With the website off the menu for a few days, we did the onboarding call, which was helpful although I felt that at this stage I wasn't really sure which questions I should be asking.

Then I imported the product data csv files I'd prepared. This was a bit of a slow process; trying to upload all 10,000 products at once froze the system, so I did it in batches of about 750. Not a problem, this should be a one-off exercise anyway.

After this, we did the eBay and Amazon integrations. While they were very straightforward, I did notice that the online documentation was subtly different to what I was seeing on screen. Probably down to updates not being added to the documentation. Again, this appears to be the norm nowadays (even PayPal did it to us last week !)

This was also when I discovered that there was no easily accessed new customer dedicated support, I had to submit tickets just like any other customer. The average turnaround time was 12-24 hours.

This is a concern; under normal operational conditions, 24 hour support is usually fine, but not if there was a business-critical outage or urgent problem. When learning a new piece of software, it's frustrating to have to wait that long for the kind of questions which usually had a very simple solution.

Royal Mail & Website Integration

Despite these minor niggles, I was generally happy with the software. I could see orders flowing through; we were still doing the actual processing through Linnworks, but Selro was picking up the changes.

Moving on, it was time to start integrating shipping methods. This initially meant a Royal Mail integration. I'd been dreading it a bit because anything involving Royal Mail always seems to be over-complex.

In this case, the biggest issues were that Selro's documentation had gaps in it, and their index of Royal Mail services wasn't a direct match for the service codes we get from Royal Mail. It required quite a lot of head-scratching and was far from intuitive.

This was also the point where our webmaster became available for us. After he did a full backup, we proceeded with the Woo Commerce integration. The actual setup was a very straightforward API connection, and I could see orders starting to flow through.

Show Stoppers !

I soon spotted that there was an issue with the product catalogue.
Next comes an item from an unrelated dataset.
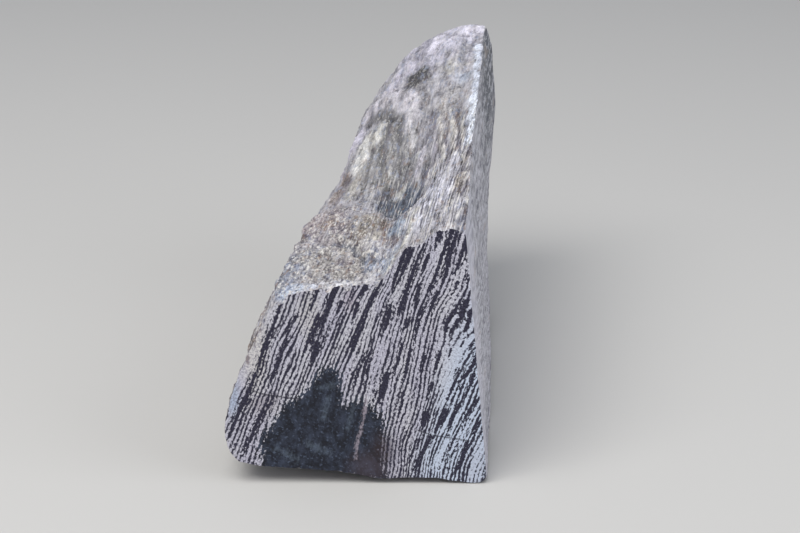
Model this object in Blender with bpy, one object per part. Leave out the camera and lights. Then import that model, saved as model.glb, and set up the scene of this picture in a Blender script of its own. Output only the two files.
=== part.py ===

Selro had decided to treat eBay (the first channel we'd integrated) as the master channel, so wouldn't let website data over-write anything that had been imported from eBay. A big pain, but with this still being officially a free trial it could be solved by clearing the data and following their process from scratch.

Then orders stopped being pulled into Selro.

Our webmaster has built us some good security, and it includes automatically locking out bots dialling into our website to carry out mass operations (anything from DDoS to data scraping for competitors) unless they are whitelisted.

The Selro API had come to our website from a US-based IP address, and wasn't on the whitelist. I sent in a support ticket to Selro to ask for a list of IP addresses they used. It took them a full 24 hours to get back to me with a list.

The very next Selro IP address that dialled in was not on the whitelist they had given us.

After discussion with our webmaster, we identified that the issue is that they use AWS (Amazon Web Service) cloud servers, spinning new ones up as required. This meant their API could come in from dynamic IP addresses any time they needed more data processing capacity.

Aftermath

My webmaster and I agreed that manually whitelisting IP addresses on a daily basis was not practical. Opening the website up to unknown IP's to prevent the API failing any time a new IP address was used was too much of a risk. With Selro taking 24 hours to respond to what would have been a business critical issue, we decided it was time to terminate the trial.

I was very disappointed; the people at Selro were lovely to deal with, and the software has potential. It's not a bad package, it's just that it's not quite right for us.

I don't regard the process as a total failure; finding out if there are show-stoppers is the whole point of doing a free trial. It made us look hard at what we do, and I did quite a bit of data cleaning in the process.

Spending two weeks working on this on top of day-to-day operations was a significant challenge with an opportunity cost in terms of mundane stuff I just didn't get time to do.

For the time being, we have no choice but to stay with Linnworks. I've got other projects I need to work on for a while. But I'm sure in due course I'll be ready for the next trial, and I'm better equipped to identify pitfalls and problems faster.